A group of first-time actors are paraded out as alcohol-drenched idiots who commit every abhorrent mistake that parents are afraid their children will make – driving drunk, blowing coke, handling weaponry, spouting misogynistic hatred, abusing women, committing murder – because that’s what all high schoolers do, right? These bros are a hard bunch to accept, too young to fault but too old to find comical, and their female counterparts don’t offer any more relief than being vindictive, conniving, immature children who’d backstab anyone given the chance – again, just like all high school girls, right? Atrocity is built on nasty, hateful stereotypes without any ounce of exploitative satire, which does nothing but envision an ugly world for even uglier characters to inhabit – a weightless reality that’s weakly punctuated by a cop’s “harrowing” final words.

While there’s bloodshed brought upon by replica fantasy weapons, and one quick explosion of aggression, there isn’t a lick of horror to be found – or a plot worth comprehending. Everything makes perfect sense as long as you’re willing to accept the police glossing over missing footage, admitting time and time again they were outsmarted by teenagers who own iMovie, but even that comprehension stretches insultingly thin.

Right, let’s actually buy into the fact that these kids aren’t real criminals, and they’re new to killing and cover-ups – even THEN, you’re still leaving the camera rolling while discussing HOW YOU’RE GOING TO LIE ABOUT EVERYTHING? No. Save your breath. I get how everything ties in. One kid is a sick freak hiding a dark, monstrous secret, but EVEN AT THAT – I can’t. I can’t even.
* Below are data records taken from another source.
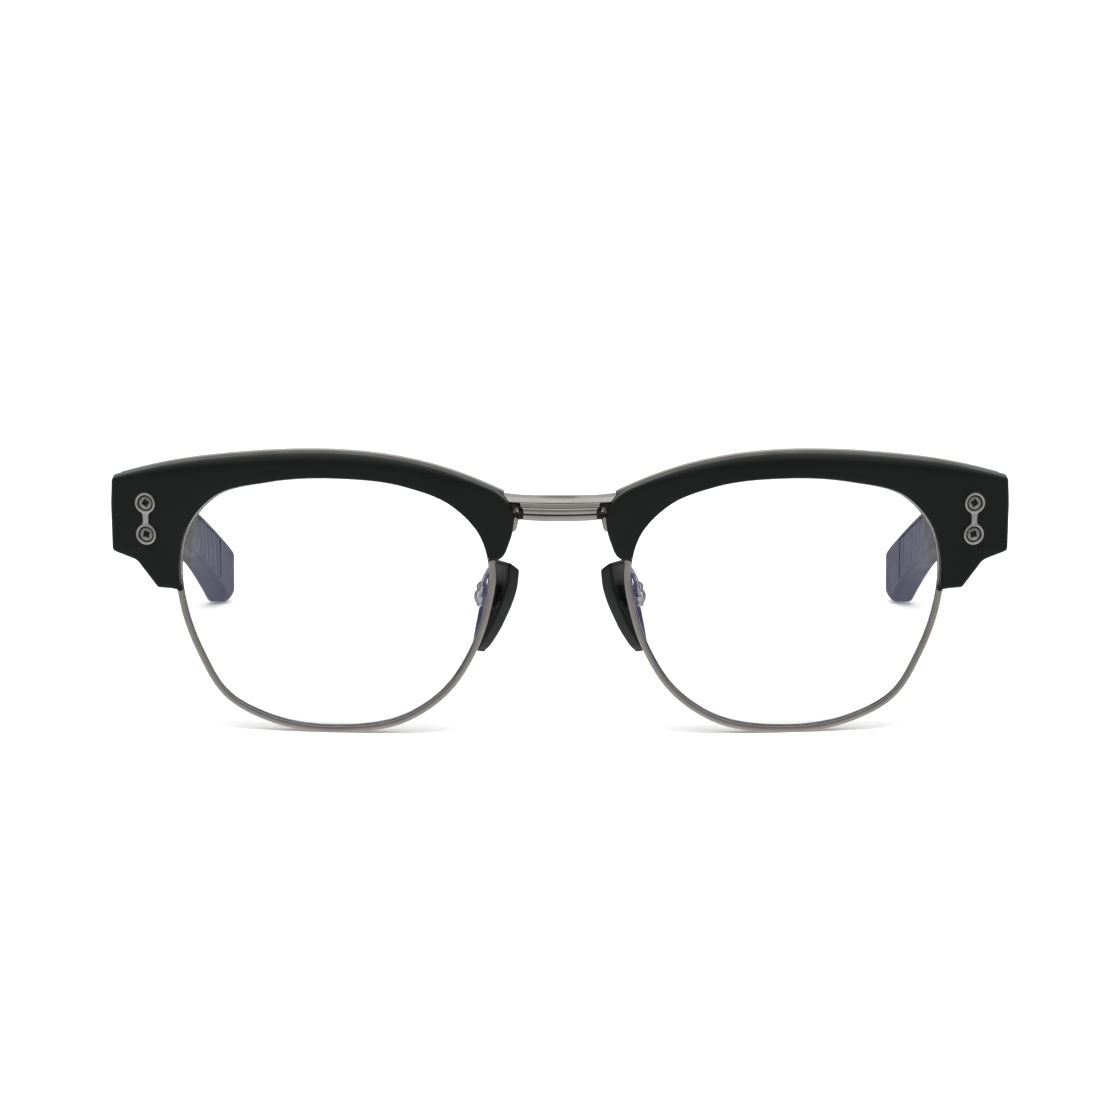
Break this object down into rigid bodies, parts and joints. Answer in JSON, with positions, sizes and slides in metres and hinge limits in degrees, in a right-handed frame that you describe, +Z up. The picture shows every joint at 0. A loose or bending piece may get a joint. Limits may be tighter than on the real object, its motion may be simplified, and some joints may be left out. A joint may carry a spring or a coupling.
{
  "type": "half rim eyeglasses",
  "caption": "Half rim eyeglasses: thick black brows over metal rims, ridged metal bridge, nose pads on arms and hinged folding temples.",
  "frame": {"origin": "bottom centre of the whole object's box, as it stands open on a table on its rims and temple tips", "axes": "+Z up, front faces -Y, temples run towards +Y, wearer's left at +X"},
  "size_m": [0.1482, 0.1428, 0.0465],
  "materials": {
    "brow_acetate": "satin black acetate",
    "temple_acetate": "satin black acetate",
    "tip_inlay": "ribbed satin black",
    "pad": "polished black",
    "lens": "clear, anti-reflection coated",
    "gunmetal": "polished gunmetal plating",
    "polished_metal": "polished gunmetal",
    "hinge_metal": "tumbled",
    "screws": "polished"
  },
  "bodies": {
    "front": {"bridge": "gunmetal", "left_brow": "brow_acetate", "left_rim": "gunmetal", "left_closing_screw": "screws", "left_lens": "lens", "left_chassis_bar": "gunmetal", "left_brow_screws": "screws", "left_rivet_plate": "polished_metal", "left_plate_screws": "screws", "left_hinge_front_leaf": "hinge_metal", "left_hinge_pin": "screws", "left_pad_arm": "polished_metal", "right_brow": "brow_acetate", "right_rim": "gunmetal", "right_closing_screw": "screws", "right_lens": "lens", "right_chassis_bar": "gunmetal", "right_brow_screws": "screws", "right_rivet_plate": "polished_metal", "right_plate_screws": "screws", "right_hinge_front_leaf": "hinge_metal", "right_hinge_pin": "screws", "right_pad_arm": "polished_metal"},
    "left_temple": {"left_temple_arm": "temple_acetate", "left_hinge_temple_leaf": "hinge_metal", "left_leaf_screws": "screws", "left_core_wire": "hinge_metal", "left_side_plate": "gunmetal", "left_side_plate_screws": "polished_metal", "left_tip_inlay": "tip_inlay"},
    "left_nose_pad_body": {"left_pad_mount": "polished_metal", "left_pad_pin": "polished_metal", "left_nose_pad": "pad"},
    "right_temple": {"right_temple_arm": "temple_acetate", "right_hinge_temple_leaf": "hinge_metal", "right_leaf_screws": "screws", "right_core_wire": "hinge_metal", "right_side_plate": "gunmetal", "right_side_plate_screws": "polished_metal", "right_tip_inlay": "tip_inlay"},
    "right_nose_pad_body": {"right_pad_mount": "polished_metal", "right_pad_pin": "polished_metal", "right_nose_pad": "pad"}
  },
  "joints": [
    {"name": "left_temple_fold", "type": "hinge", "parent": "front", "child": "left_temple", "pos_m": [0.0668, -0.05366, 0.0347], "axis": [0, 0, 1], "range_deg": [0, 88]},
    {"name": "left_pad_rock", "type": "hinge", "parent": "front", "child": "left_nose_pad_body", "pos_m": [0.01275, -0.0645, 0.02242], "axis": [0, 0, 1], "range_deg": [-8, 8]},
    {"name": "right_temple_fold", "type": "hinge", "parent": "front", "child": "right_temple", "pos_m": [-0.0668, -0.05366, 0.0347], "axis": [0, 0, -1], "range_deg": [0, 82]},
    {"name": "right_pad_rock", "type": "hinge", "parent": "front", "child": "right_nose_pad_body", "pos_m": [-0.01275, -0.0645, 0.02242], "axis": [0, 0, -1], "range_deg": [-8, 8]}
  ]
}
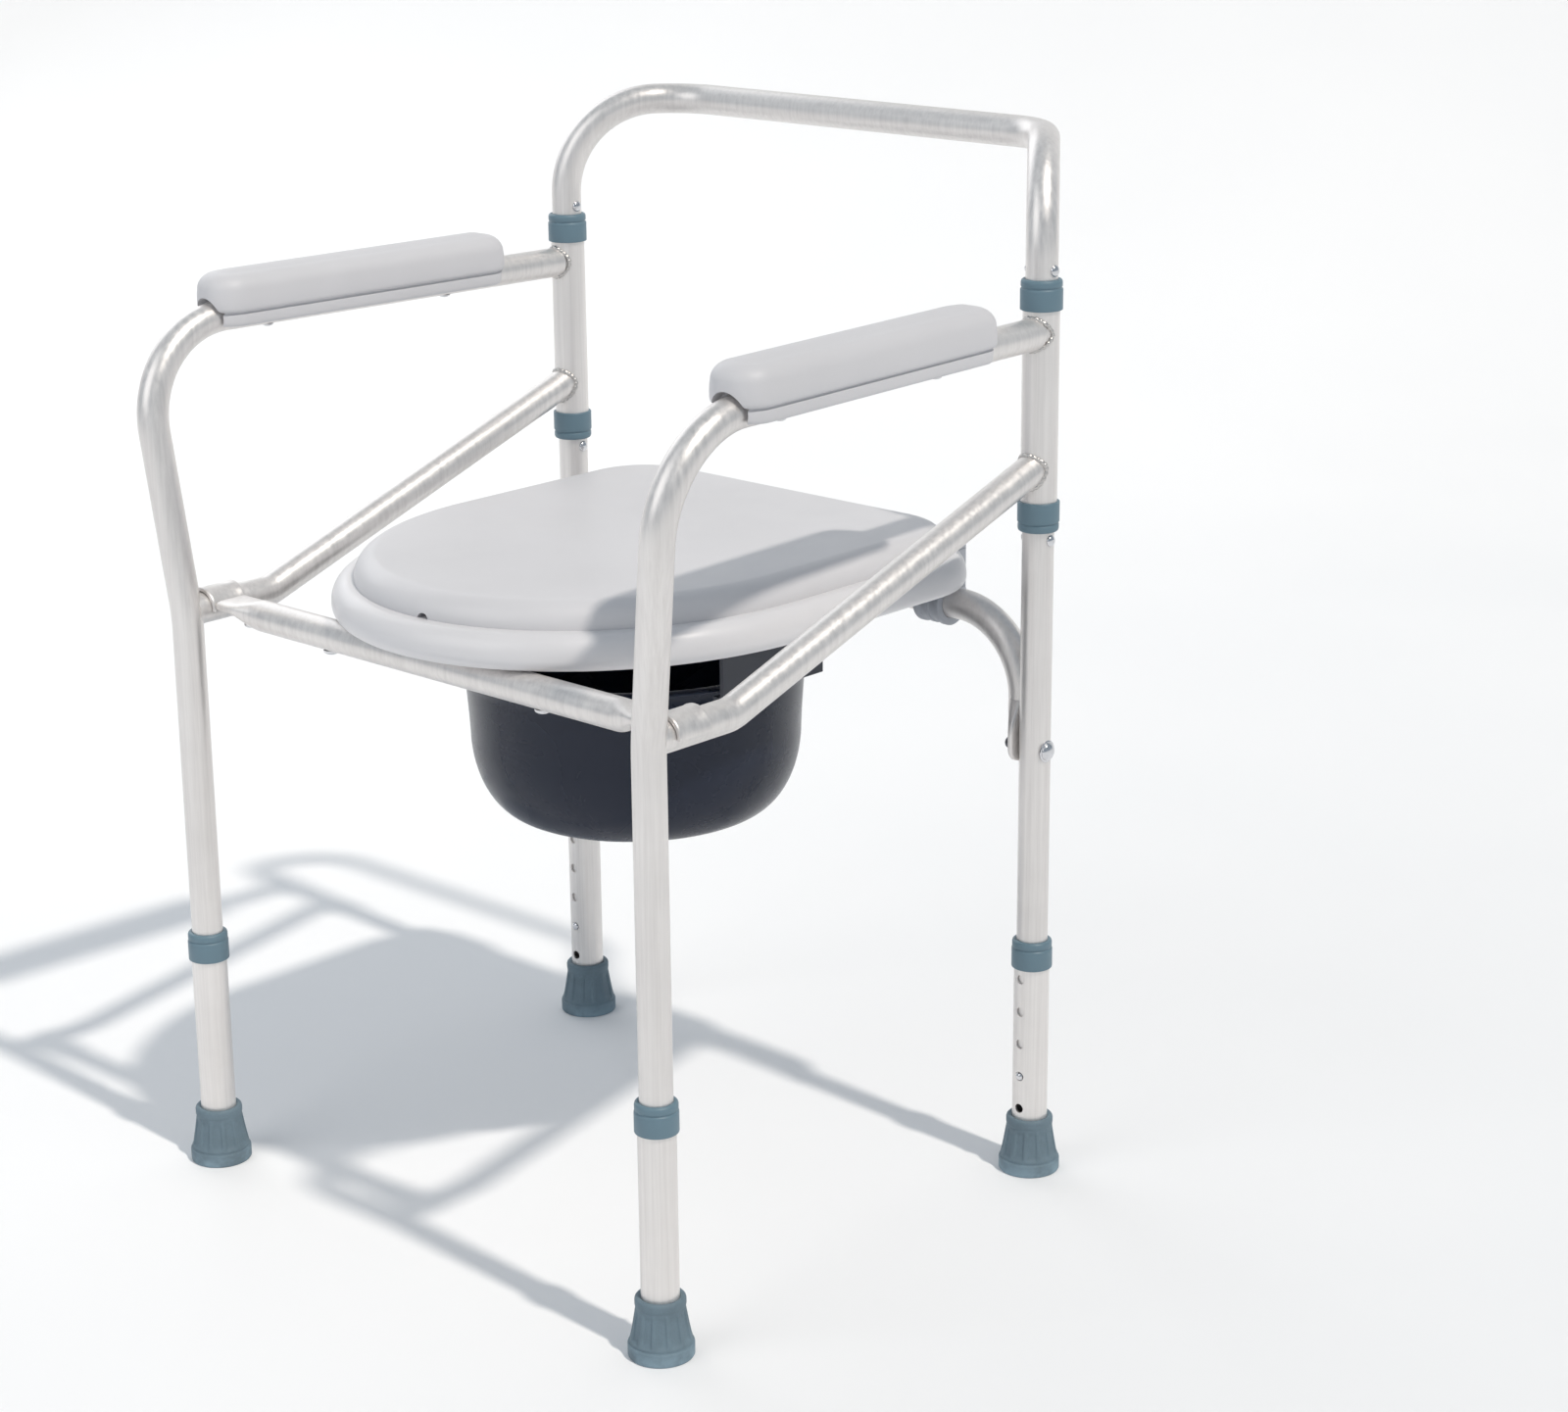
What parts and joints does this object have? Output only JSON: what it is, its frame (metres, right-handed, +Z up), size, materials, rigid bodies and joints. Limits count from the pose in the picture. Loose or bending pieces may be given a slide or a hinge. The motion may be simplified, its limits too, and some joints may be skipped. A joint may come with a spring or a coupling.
{
  "type": "commode chair",
  "caption": "Folding commode chair: tube frame with height-adjustable legs, swinging armed side frames, tip-up seat with hinged lid, and a pail that slides out on rails.",
  "frame": {"origin": "on the floor, on the chair's centre plane, halfway from the front of the front feet to the back of the top rail", "axes": "+Z up, the sitter faces -Y, +X is the sitter's left"},
  "size_m": [0.5438, 0.4893, 0.7491],
  "materials": {
    "frame_tube": "satin silver",
    "leg_tube": "satin silver",
    "bright_steel": "bright",
    "dark_nut": "dark, semi-gloss",
    "collar_plastic": "blue-grey moulded",
    "foot_rubber": "matt blue-grey",
    "pad_plastic": "fine-grained light grey",
    "seat_plastic": "smooth light grey",
    "lid_plastic": "fine-grained light grey",
    "bracket_plastic": "mid grey moulded",
    "rail_plastic": "dark grey moulded",
    "buffer_rubber": "matt grey",
    "pail_plastic": "glossy dark navy"
  },
  "bodies": {
    "back_frame": {"back_hoop": "frame_tube", "rear_crossbar": "frame_tube", "crossbar_bolts": "bright_steel", "crossbar_nuts": "dark_nut", "stop_rivets": "bright_steel"},
    "left_side_frame": {"left_sleeve": "frame_tube", "left_upper_collar": "collar_plastic", "left_lower_collar": "collar_plastic", "left_leg_arm_tube": "frame_tube", "left_brace": "frame_tube", "left_arm_pad": "pad_plastic", "left_pad_screws": "bright_steel"},
    "right_side_frame": {"right_sleeve": "frame_tube", "right_upper_collar": "collar_plastic", "right_lower_collar": "collar_plastic", "right_leg_arm_tube": "frame_tube", "right_brace": "frame_tube", "right_arm_pad": "pad_plastic", "right_pad_screws": "bright_steel"},
    "seat_unit": {"seat": "seat_plastic", "front_bar": "frame_tube", "front_bar_rivets": "bright_steel", "hinge_brackets": "bracket_plastic", "bracket_screws": "bright_steel", "lid_hinge_pins": "bright_steel", "pail_rails": "rail_plastic", "rail_screws": "bright_steel"},
    "lid": {"lid": "lid_plastic", "lid_buffers": "buffer_rubber"},
    "pail": {"pail": "pail_plastic"},
    "rear_left_leg": {"rear_left_extension": "leg_tube", "rear_left_collar": "collar_plastic", "rear_left_foot": "foot_rubber"},
    "rear_left_button_body": {"rear_left_button": "bright_steel"},
    "rear_right_leg": {"rear_right_extension": "leg_tube", "rear_right_collar": "collar_plastic", "rear_right_foot": "foot_rubber"},
    "rear_right_button_body": {"rear_right_button": "bright_steel"},
    "front_left_leg": {"front_left_extension": "leg_tube", "front_left_collar": "collar_plastic", "front_left_foot": "foot_rubber"},
    "front_left_button_body": {"front_left_button": "bright_steel"},
    "front_right_leg": {"front_right_extension": "leg_tube", "front_right_collar": "collar_plastic", "front_right_foot": "foot_rubber"},
    "front_right_button_body": {"front_right_button": "bright_steel"}
  },
  "joints": [
    {"name": "seat_lift", "type": "hinge", "parent": "back_frame", "child": "seat_unit", "pos_m": [0, 0.16987, 0.41], "axis": [-1, 0, 0], "range_deg": [0, 86]},
    {"name": "lid_lift", "type": "hinge", "parent": "seat_unit", "child": "lid", "pos_m": [0, 0.17887, 0.457], "axis": [1, 0, 0], "range_deg": [-93, 0]},
    {"name": "pail_slide", "type": "slide", "parent": "seat_unit", "child": "pail", "axis": [0, 1, 0], "range_m": [0, 0.29]},
    {"name": "left_side_swing", "type": "hinge", "parent": "back_frame", "child": "left_side_frame", "pos_m": [0.23, 0.15837, 0.55], "axis": [0, 0, 1], "range_deg": [-88, 11]},
    {"name": "right_side_swing", "type": "hinge", "parent": "back_frame", "child": "right_side_frame", "pos_m": [-0.23, 0.15837, 0.55], "axis": [0, 0, -1], "range_deg": [-80, 11]},
    {"name": "rear_left_leg_slide", "type": "slide", "parent": "back_frame", "child": "rear_left_leg", "axis": [0, 0, 1], "range_m": [-0.075, 0.025], "deforming": ["rear_left_button"]},
    {"name": "rear_left_button_press", "type": "slide", "parent": "back_frame", "child": "rear_left_button_body", "axis": [0, 1, 0], "range_m": [0, 0.004], "stiffness_N_per_m": 2000},
    {"name": "rear_right_leg_slide", "type": "slide", "parent": "back_frame", "child": "rear_right_leg", "axis": [0, 0, 1], "range_m": [-0.075, 0.025], "deforming": ["rear_right_button"]},
    {"name": "rear_right_button_press", "type": "slide", "parent": "back_frame", "child": "rear_right_button_body", "axis": [0, 1, 0], "range_m": [0, 0.004], "stiffness_N_per_m": 2000},
    {"name": "front_left_leg_slide", "type": "slide", "parent": "left_side_frame", "child": "front_left_leg", "axis": [0, 0, 1], "range_m": [-0.075, 0.025], "deforming": ["front_left_button"]},
    {"name": "front_left_button_press", "type": "slide", "parent": "left_side_frame", "child": "front_left_button_body", "axis": [0, -1, 0], "range_m": [0, 0.004], "stiffness_N_per_m": 2000},
    {"name": "front_right_leg_slide", "type": "slide", "parent": "right_side_frame", "child": "front_right_leg", "axis": [0, 0, 1], "range_m": [-0.075, 0.025], "deforming": ["front_right_button"]},
    {"name": "front_right_button_press", "type": "slide", "parent": "right_side_frame", "child": "front_right_button_body", "axis": [0, -1, 0], "range_m": [0, 0.004], "stiffness_N_per_m": 2000}
  ],
  "couplings": [
    {"joint": "left_side_swing", "follows": "seat_lift", "ratio": 0.12},
    {"joint": "right_side_swing", "follows": "seat_lift", "ratio": 0.12}
  ]
}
Atrocity is pulled thinner than Kate Moss on the night of a major runway show, offering about the same amount of meat worth biting into (metaphorically – not like I want to actually bite into Kate Moss).

Atrocity tries its damnedest to appease horror fans, making Freddy Krueger references while entering lands of real-life LARPing (in a way), but you couldn’t pay me a billion dollars to hang out with these future trainwrecks for a single minute more.  There’s little excitement generated when the children bust into Brittany’s room guns blazing, but once the whole “who’s f#cking who!” debacle turns into lame field interviews and an infuriatingly braindead case, the stop button will become VERY tempting. Atrocity boasts bad acting, worse scripting, and an unnecessary final act that ruins any senses of unsettling, morbid, or curious human depravity – like a magician ripping away a tablecloth only to unsuccessfully pull every last dish along with it. Crash! Bang! Boom! What a mess.

Disappointing

In an attempt to rewrite found footage horror, Atrocity's violent Cheaters ripoff barely musters a single moment that lives up to such a gruesome title.